Sex is so stressful for girls in the ‘90s that it is often accompanied by furious chemical use. Only when they are anesthetized by alcohol or drugs can they face the terrifying combination of desire, fear of AIDs or pregnancy, and their need for love and affection. Pipher, who, despite her success as an author and lecturer still counsels young girls as a therapist in her hometown of Lincoln, Neb., says the first step is to help these girls understand that in this sexually chaotic culture, the only limits are the ones she chooses for herself and the only ground rules are the ones she negotiates with her partner.

“That means you have to know what you want,” Pipher says. “And you have to be able to explain your expectations to someone else.”

“Kids can’t imagine a conversation like that,” says Baltimore’s Debbie Roffman, who is in the trenches with kids every day as a human sexuality educator for several private schools.

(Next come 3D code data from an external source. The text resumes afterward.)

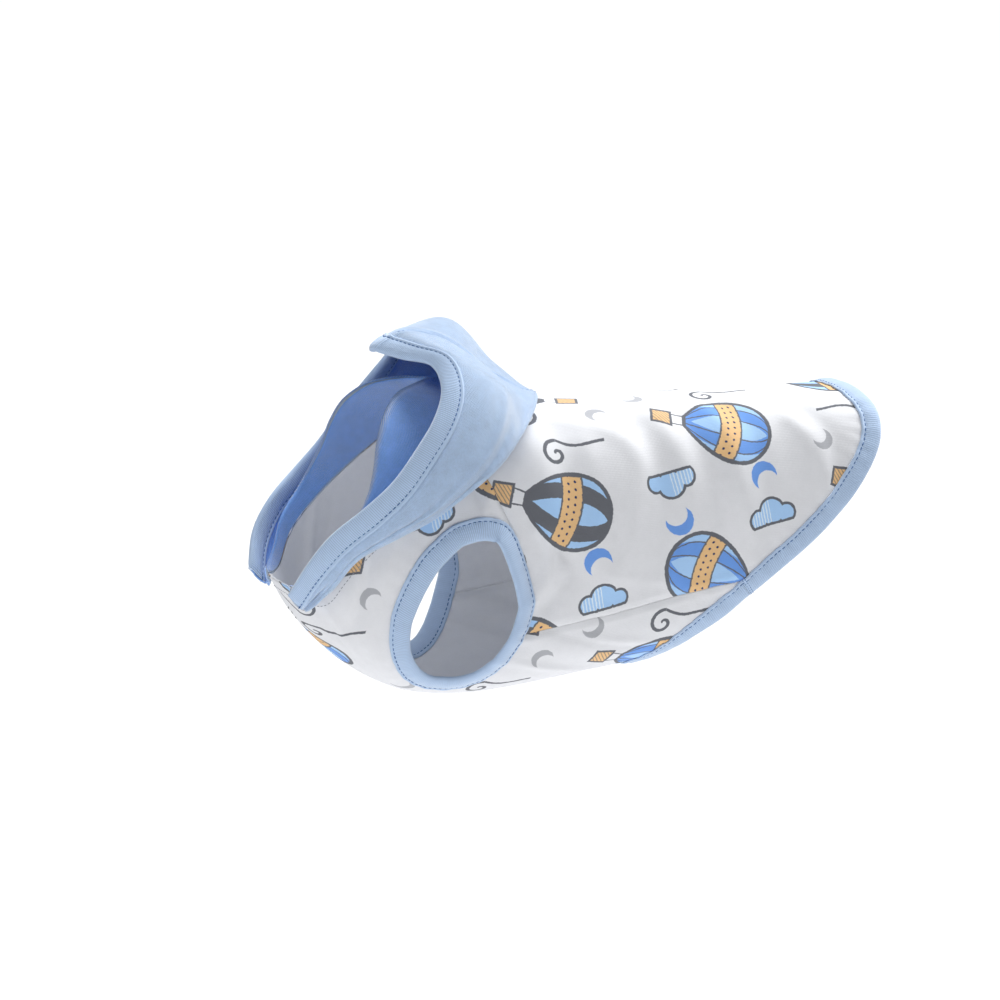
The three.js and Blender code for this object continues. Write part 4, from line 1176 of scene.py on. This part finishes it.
# %% The print
PRINT_SCALE = 1.22       # motif millimetres to cloth millimetres
REPEAT = (66.0, 56.0)    # one cell of the half-drop repeat
PLACES = {               # degrees turned and place in the cell
    "balloon": (-74.0, (8.5, 2.4)), "cloud": (-12, (-20, 20.5)), "blue_moon": (30, (17, 20.5)),
    "grey_moon": (200, (-24, -20)), "curl": (8, (4, -19))}
BLUE_MOON, GREY_MOON = 5.2, 4.2       # radii
ROUGH_SCALE, ROUGH_SHAKE = 700.0, 0.5     # how the ink wanders from stitch to stitch


def print_group():
    tree, given, result = new_tree("ShaderNodeTree", "balloon_print",
                                   {"Flat": "Vector", "Rough": "Vector"}, {"Color": "Color"})
    rough = node(tree, "ShaderNodeTexNoise", {"Vector": given["Rough"], "Scale": ROUGH_SCALE,
                                              "Detail": 2.0})
    wander = node(tree, "ShaderNodeVectorMath", {0: rough.outputs["Color"], 1: (0.5, 0.5, 0.5)},
                  operation="SUBTRACT")
    shake = node(tree, "ShaderNodeVectorMath", {0: wander.outputs[0], "Scale": ROUGH_SHAKE},
                 operation="SCALE")
    flat = node(tree, "ShaderNodeVectorMath", {0: given["Flat"], "Scale": 1 / MM / PRINT_SCALE},
                operation="SCALE")
    place = node(tree, "ShaderNodeVectorMath", {0: flat.outputs[0], 1: shake.outputs[0]},
                 operation="ADD")
    parts = node(tree, "ShaderNodeSeparateXYZ", {0: place.outputs[0]})
    u, v = Term(tree, parts.outputs[0]), Term(tree, parts.outputs[1])
    column = (u / REPEAT[0]).made("FLOOR")
    odd = abs(column.made("MODULO", 2.0))
    v = v + odd * (REPEAT[1] / 2)
    row_odd = abs((v / REPEAT[1]).made("FLOOR").made("MODULO", 2.0))
    x = ((u / REPEAT[0]).made("FRACT") - 0.5) * REPEAT[0]
    y = ((v / REPEAT[1]).made("FRACT") - 0.5) * REPEAT[1]
    facing = abs(odd - row_odd) * -2.0 + 1
    x, y = x * facing, y * facing
    colour = balloon(tree, one_colour(tree, WHITE_CLOTH), *turned(x, y, *PLACES["balloon"]), odd)
    colour = cloud(tree, colour, *turned(x, y, *PLACES["cloud"]))
    colour = moon(tree, colour, *turned(x, y, *PLACES["blue_moon"]), MID_BLUE, BLUE_MOON)
    colour = moon(tree, colour, *turned(x, y, *PLACES["grey_moon"]), GREY, GREY_MOON)
    colour = curl(tree, colour, *turned(x, y, *PLACES["curl"]))
    tree.links.new(colour, result["Color"])
    return tree


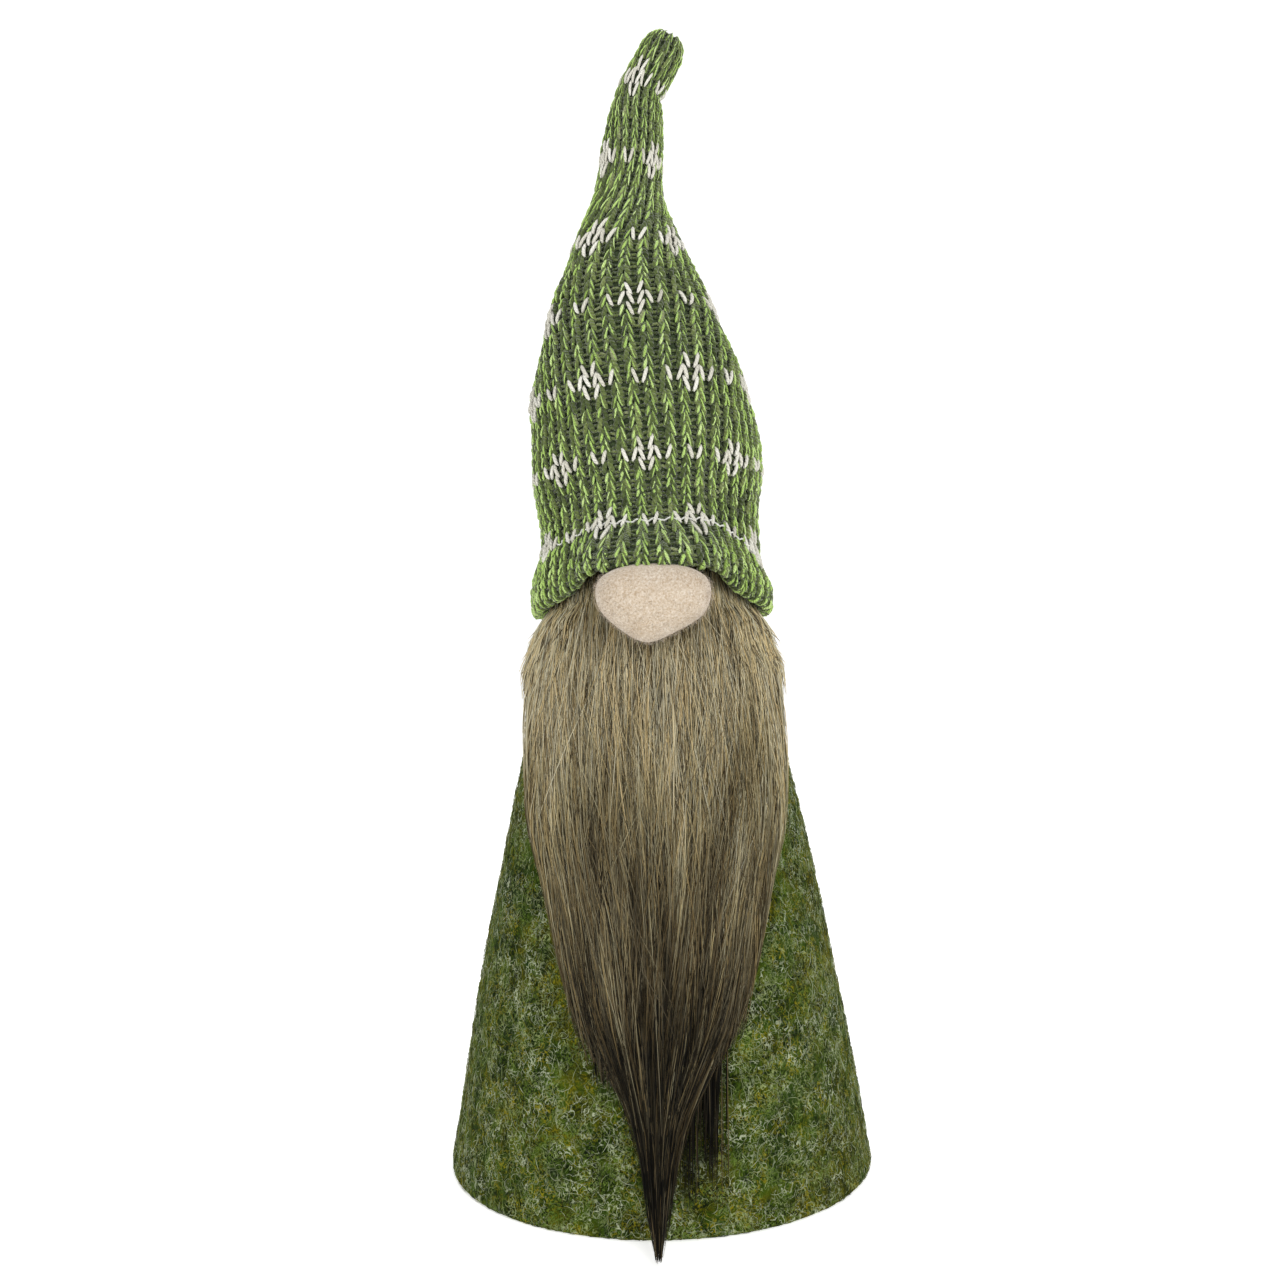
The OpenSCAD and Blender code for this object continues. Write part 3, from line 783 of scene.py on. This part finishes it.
def hairMaterial(name, paleShades, darkShades, castShades):
    # combed acrylic pile: straight, fine and nearly dull, straw hairs among dark ones, each fading down
    # its length; pile this fine is drawn a few times thicker, so that single hairs show
    material, tree = newMaterial(name, {"Roughness": 0.6, "Specular IOR Level": 0.1})
    fade = strandMark(tree, "fade")
    pale, dark = ramp(tree, paleShades, fade), ramp(tree, darkShades, fade)
    colour = addNode(tree, "ShaderNodeMix", {"data_type": "RGBA"},
                     {"Factor": strandMark(tree, "tint"), "A": pale, "B": dark})
    # a share of the hairs is greyer or browner than the rest
    tone = ramp(tree, castShades, strandMark(tree, "cast"))
    toned = addNode(tree, "ShaderNodeMix", {"data_type": "RGBA", "blend_type": "MULTIPLY", "Factor": 1.0},
                    {"A": colour.outputs["Result"], "B": tone})
    return surface(material, toned.outputs["Result"])


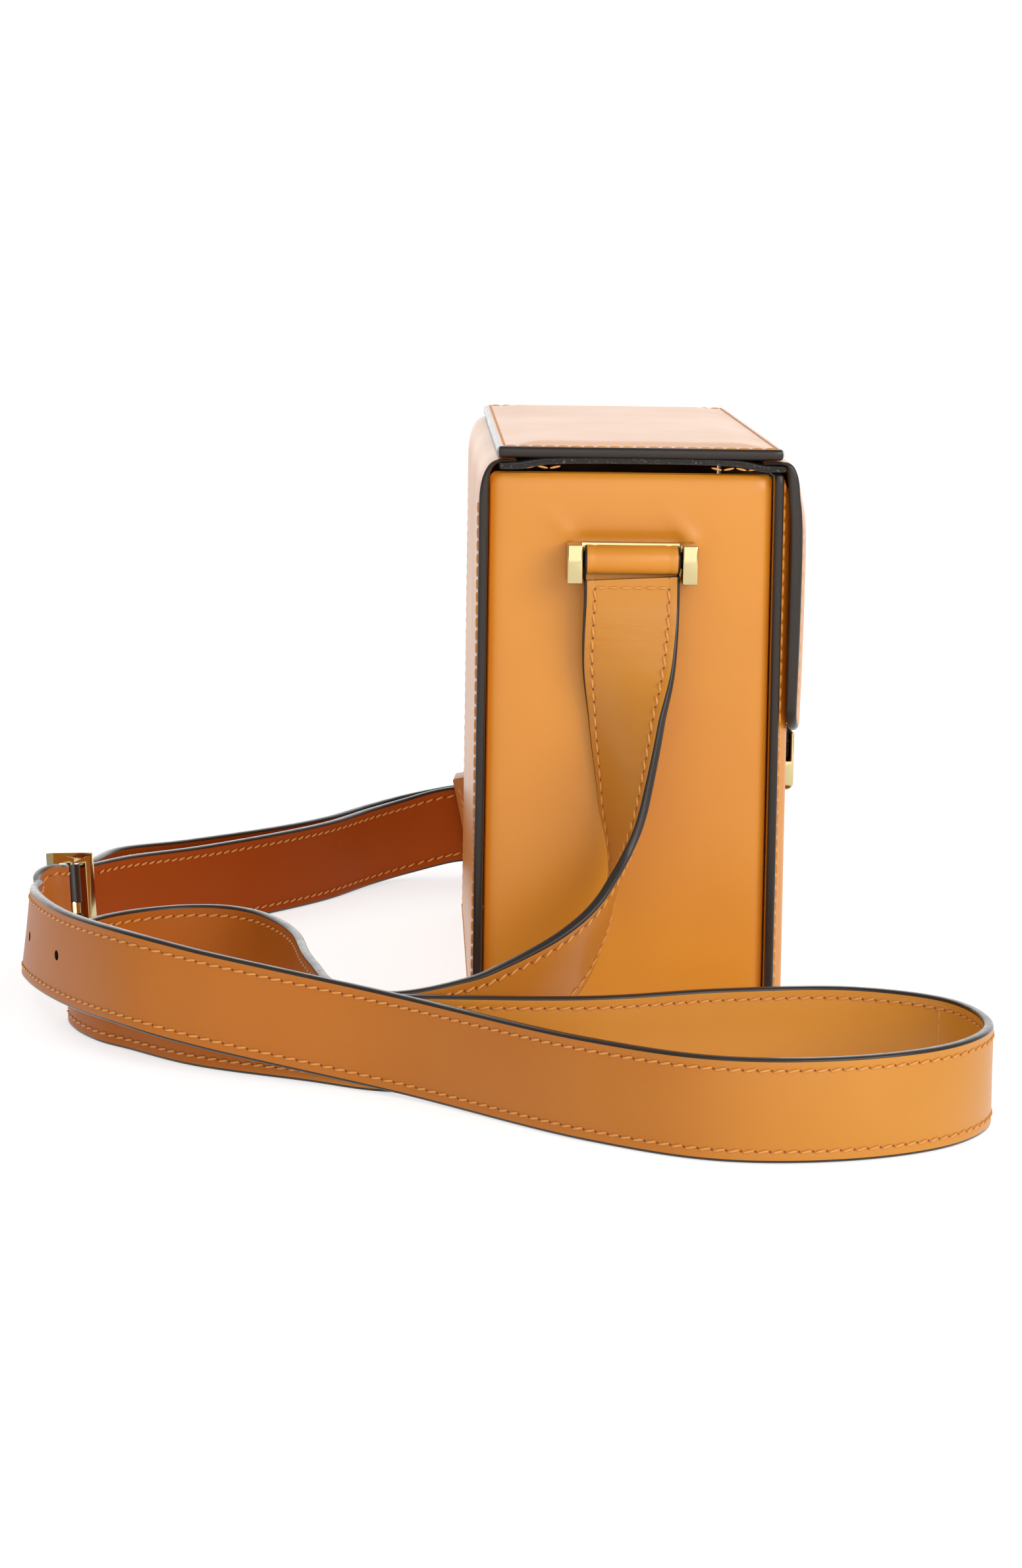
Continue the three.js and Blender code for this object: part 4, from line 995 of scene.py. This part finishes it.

She agrees with Pipher’s ideas, but says it is asking a lot to tell kids to negotiate sexual ground rules when they have never seen it done in the pop culture that absorbs them. And when they don’t know what words to use.

“We have to stop using ‘sex’ as short-hand for ‘intercourse’ and come up with a better definition,” she says.

“Even phrases like ‘making out’ and ‘fooling around’ imply these experiences aren’t real. They are meaningless, and we aren’t accountable for them.

“And ‘How far did you go?’, ‘How far did you get?’ These are horrible metaphors. This isn’t about how far you got. It is about how close you want to be.”

Roffman presses the young people she teaches to define these sloppy terms, and through that process she helps them construct a continuum of intimacy from hand-holding to intercourse.

“Once you have defined sex as a range of behaviors, the question is not whether she should have intercourse, but what is appropriate at what ages and what stages of development and under what circumstances.

“Then,” she says, exhaling in emphasis, “you can have a conversation about sex.”

Getting there will be very hard for us.

The mechanics of sexual intercourse are easy to explain. “Don’t do it!” is easy to say. Much more excruciating will be finding words for those feelings of urgency that won’t send our daughters - and sons - squealing from the room in disgust.

If we only tell them how, we have done only half of our job, and we have left unspoken the best part: the language of desire, the language of intimacy.